German authorities said yesterday that they are investigating a cyber espionage campaign against Federal networks. The attack was detected in December, but the threat actors are believed to have been present in the networks for about a year before they were discovered. The campaign is attributed (not officially, but by anonymous sources close to the investigation) to Fancy Bear, Russia's GRU military intelligence service.
Deutsche Welle describes the Informationsverbund Berlin-Bonn (IVBB) network, the hackers' target, as a dedicated secure platform used only by "the Chancellery, the German parliament, federal ministries, the Federal Audit Office and several security institutions in Berlin and Bonn, the former German capital where some ministries still have offices."
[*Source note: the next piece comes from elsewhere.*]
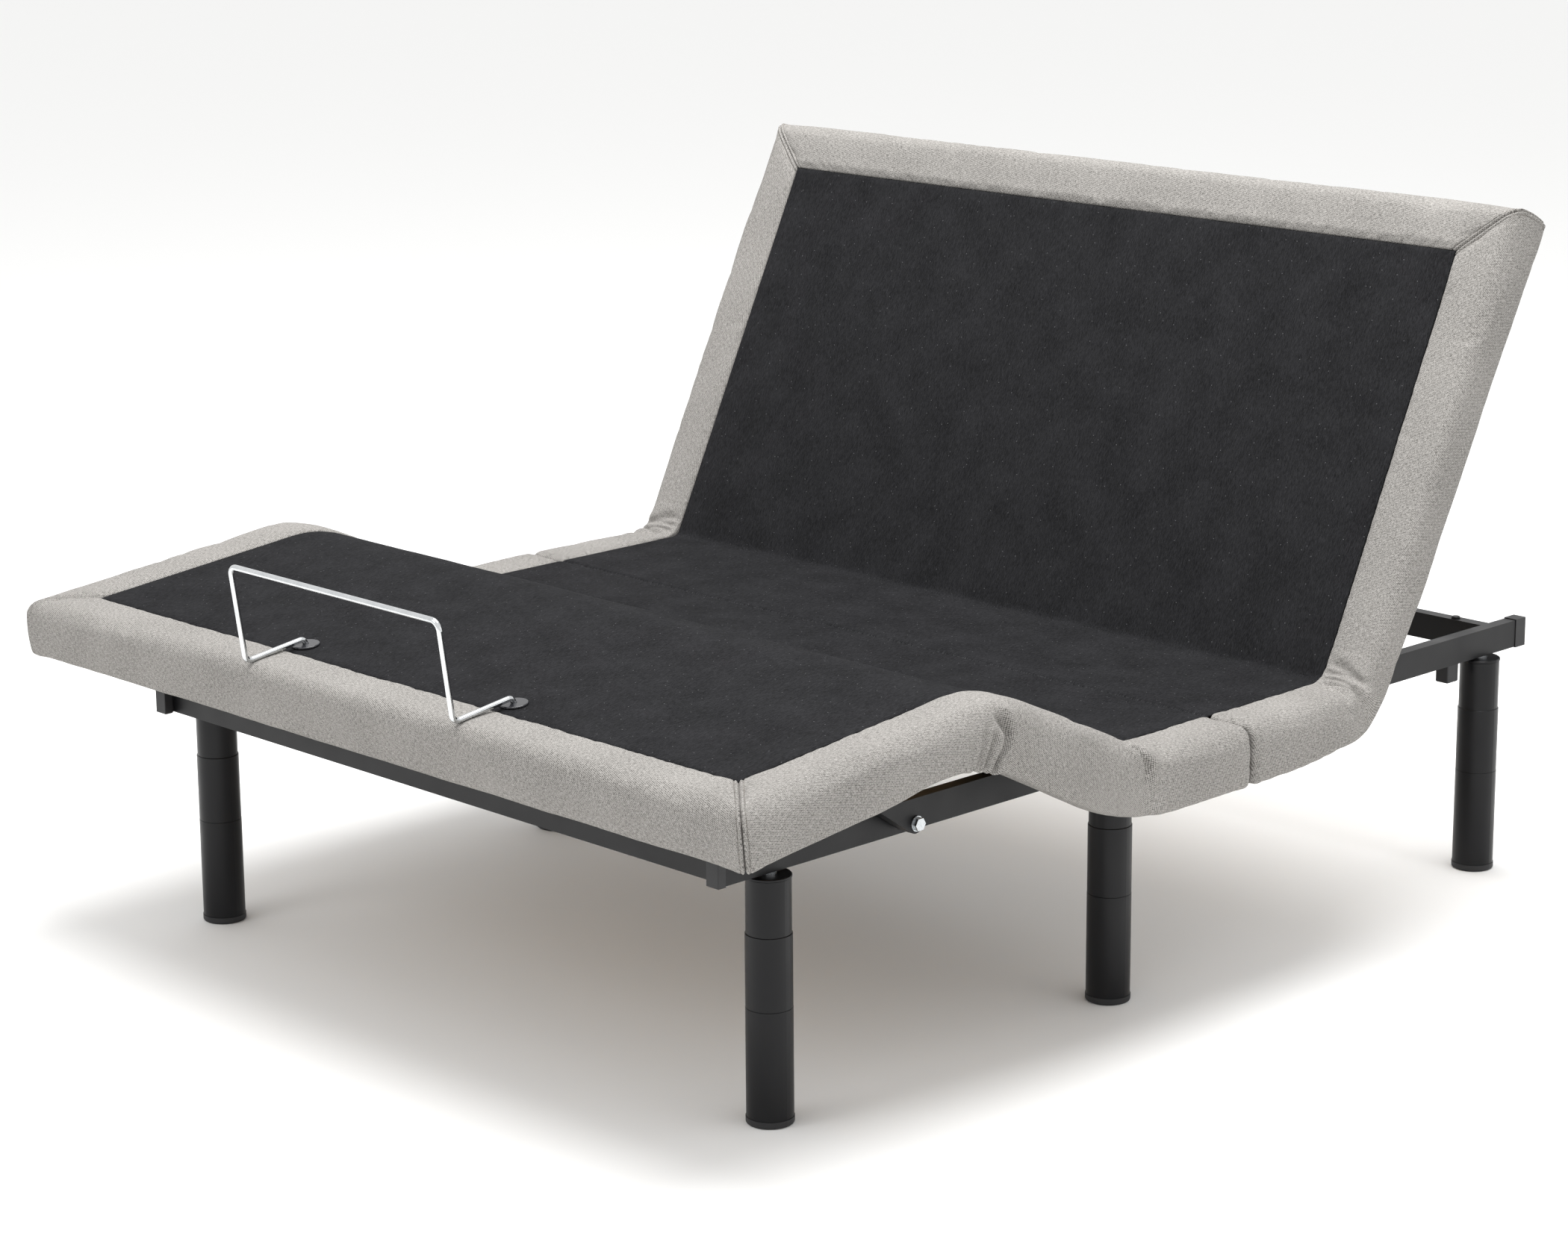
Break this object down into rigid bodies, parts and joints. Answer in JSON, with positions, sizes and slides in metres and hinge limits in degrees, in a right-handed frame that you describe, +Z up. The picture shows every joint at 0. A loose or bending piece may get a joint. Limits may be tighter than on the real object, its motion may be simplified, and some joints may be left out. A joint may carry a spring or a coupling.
{
  "type": "adjustable bed base",
  "caption": "Queen-size adjustable bed base: padded deck with powered head and leg lift, steel rail frame, round screw-in legs and a wire mattress retainer.",
  "frame": {"origin": "on the floor under the middle of the base", "axes": "+X towards the base's right side as seen from the foot end, +Y towards the head end, +Z up"},
  "size_m": [1.524, 1.851, 1.0636],
  "materials": {
    "frame_black": "satin powder coat",
    "leg_black": "satin powder coat",
    "moulded_black": "matte",
    "socket_black": "gloss",
    "zinc": "zinc plated",
    "chrome": "polished",
    "tube_alu": "satin",
    "plywood": "bare",
    "cover_grey": "woven",
    "cover_black": "non-woven",
    "strip_rubber": "matte"
  },
  "bodies": {
    "base": {"base_ears": "frame_black", "control_box": "moulded_black", "corner_tabs": "frame_black", "cross_rail_foot": "frame_black", "cross_rail_head": "frame_black", "cross_rail_hip": "frame_black", "cross_rail_seat": "frame_black", "head_actuator_tube": "tube_alu", "head_motor": "moulded_black", "leg_actuator_tube": "tube_alu", "leg_fasteners": "zinc", "leg_glides": "moulded_black", "leg_lowers": "leg_black", "leg_middles": "leg_black", "leg_motor": "moulded_black", "leg_top_discs": "leg_black", "leg_uppers": "leg_black", "link_bolts": "zinc", "motor_mounts": "frame_black", "power_supply": "moulded_black", "rail_end_caps": "moulded_black", "rail_left": "frame_black", "rail_right": "frame_black", "rail_strips": "strip_rubber", "rail_stubs": "moulded_black", "seat_front_board": "plywood", "seat_front_border": "cover_grey", "seat_front_pad": "cover_black", "seat_rear_board": "plywood", "seat_rear_border": "cover_grey", "seat_rear_pad": "cover_black", "splice_plates": "frame_black"},
    "head_deck": {"head_board": "plywood", "head_border": "cover_grey", "head_end_border": "cover_grey", "head_pad": "cover_black", "head_frame": "frame_black", "head_lever": "frame_black", "back_pins": "zinc"},
    "thigh_deck": {"thigh_board": "plywood", "thigh_border": "cover_grey", "thigh_pad": "cover_black", "thigh_frame": "frame_black", "thigh_lever": "frame_black", "hip_pins": "zinc", "knee_pins": "zinc"},
    "foot_deck": {"foot_board": "plywood", "foot_border": "cover_grey", "foot_end_border": "cover_grey", "foot_pad": "cover_black", "foot_frame": "frame_black", "link_brackets": "frame_black", "link_pins": "zinc", "bar_sockets": "socket_black"},
    "side_links": {"link_left": "frame_black", "link_right": "frame_black"},
    "retainer_bar": {"retainer_bar": "chrome"},
    "head_rod": {"head_rod": "chrome"},
    "leg_rod": {"leg_rod": "chrome"}
  },
  "joints": [
    {"name": "head_lift", "type": "hinge", "parent": "base", "child": "head_deck", "pos_m": [0, 0.331, 0.39], "axis": [1, 0, 0], "range_deg": [-64, 0]},
    {"name": "leg_lift", "type": "hinge", "parent": "base", "child": "thigh_deck", "pos_m": [0, -0.135, 0.39], "axis": [-1, 0, 0], "range_deg": [-24.75, 7]},
    {"name": "knee_fold", "type": "hinge", "parent": "thigh_deck", "child": "foot_deck", "pos_m": [0, -0.42742, 0.52481], "axis": [1, 0, 0], "range_deg": [-30.59, 8.66]},
    {"name": "link_swing", "type": "hinge", "parent": "base", "child": "side_links", "pos_m": [0, -0.4655, 0.361], "axis": [-1, 0, 0], "range_deg": [-35.5, 10.05]},
    {"name": "head_rod_slide", "type": "slide", "parent": "base", "child": "head_rod", "axis": [0, 1, 0], "range_m": [-0.12728, 0]},
    {"name": "leg_rod_slide", "type": "slide", "parent": "base", "child": "leg_rod", "axis": [0, -1, 0], "range_m": [-0.05128, 0.01457]},
    {"name": "bar_lift", "type": "slide", "parent": "foot_deck", "child": "retainer_bar", "axis": [0, -0.1016, 0.9948], "range_m": [0, 0.04]}
  ],
  "couplings": [
    {"joint": "knee_fold", "follows": "leg_lift", "ratio": 1.2356},
    {"joint": "link_swing", "follows": "leg_lift", "ratio": 1.434},
    {"joint": "leg_rod_slide", "follows": "leg_lift", "m_per_rad": 0.11847},
    {"joint": "head_rod_slide", "follows": "head_lift", "m_per_rad": 0.11386}
  ]
}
UpGuard disclosed that it found another exposed AWS S3 bucket. This one belongs to Birst, a cloud business intelligence and analytics firm. The data exposed belonged to Capital One, the eighth largest US commercial bank. UpGuard thinks the data could provide attackers a "roadmap" to Capital One's infrastructure. [Update, 3.3.18: UpGuard has taken down its report on the breach. Birst and its corporate parent, Infor, have said that no data were exposed. An Infor representative told ITWire: "A Birst employee placed a copy of certain non-production components of the Birst software in a publicly-available S3 bucket to provide a prospective customer in the financial services industry non-production, read-only access to the software (a proof-of-concept). These components were not populated with data; no data from the financial institution was ever present in the test environment at any time, although the filename contained the name of the financial institution." Thus it appears that no data were exposed. Capital One contacted the CyberWire to point out that the report of a breach was inaccurate.]
Wandera describes RedDrop, Android malware distributed for the purpose of blackmailing its victims. RedDrop combines the functionality of spyware, Trojan, and data exfiltration. If users take apps only from reputable sources and enable Google Play Protect, they're probably safe.
Intel adds new fixes for Spectre to Broadwell and Haswell chips.
The US Federal Trade Commission has reached a settlement with PayPal subsidiary Venmo over the company's privacy and security practices. The US Securities and Exchange Commission has begun investigation into multiple ICOs, looking particularly at sales structures and presale agreements.